Though wise men at their end know dark is right,
Because their words had forked no lightning they
Do not go gentle into that good night.

Good men, the last wave by, crying how bright
Their frail deeds might have danced in a green bay,
Rage, rage against the dying of the light.

Wild men who caught and sang the sun in flight,
And learn, too late, they grieved it on its way,
Do not go gentle into that good night.

Grave men, near death, who see with blinding sight
Blind eyes could blaze like meteors and be gay,
Rage, rage against the dying of the light.

And you, my father, there on the sad height,
Curse, bless me now with your fierce tears, I pray.
Do not go gentle into that good night.
Rage, rage against the dying of the light.

1 comment:

  1. Jeff-it comforts me to hear that you are still doing what you're doing with the energy you are fueled by anger. I'd say I operate on an octane blend of about 80% anger, 10% hope and 10% compassion for the folks getting fucked and a desire to stand with them. It seems to me that the majority of folks who burn out are the ones who lose hope. Luckily I'm a cynic and never had much to begin with.

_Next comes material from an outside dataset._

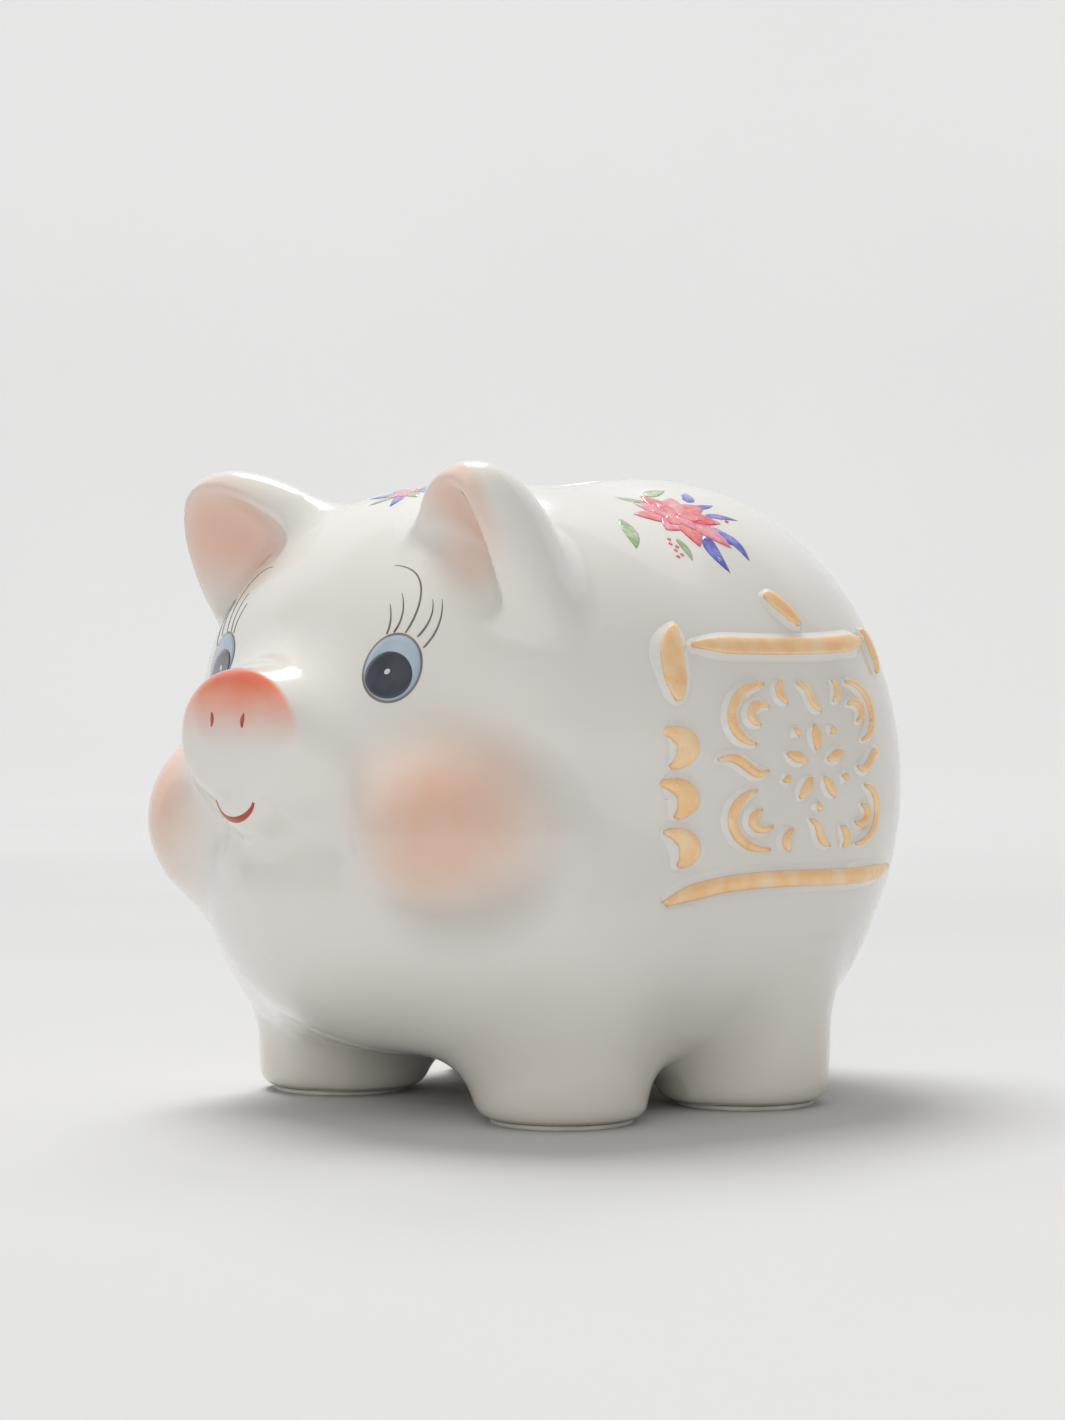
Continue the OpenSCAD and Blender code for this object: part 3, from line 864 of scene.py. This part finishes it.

    As for the strike idea, its possible in California as both sides are allowed to disqualify one judge in a county without without really giving a reason. The DAs use it more effectively and have buried "defense friendly" judges in civil or probate when they dared disagree. Defense attorneys, as you well know, don't take direction well and often don't agree on much, so even with the worst judge in the county, there's still enough masochists willing to bring their clients there for slaughter that we will never succeed in rendering a judge impotent.

    On the other hand, California also allows either side to remove a judge for cause when actual prejudice can be shown. If there was a systematic cataloging of a judge's offenses and transgressions, we could at least cause a great stir if we were to begin routinely filing these kind of challenges against a judge as they require a hearing before a judge from another county on the claim of prejudice. Never going to happen, but, you know...one can hope.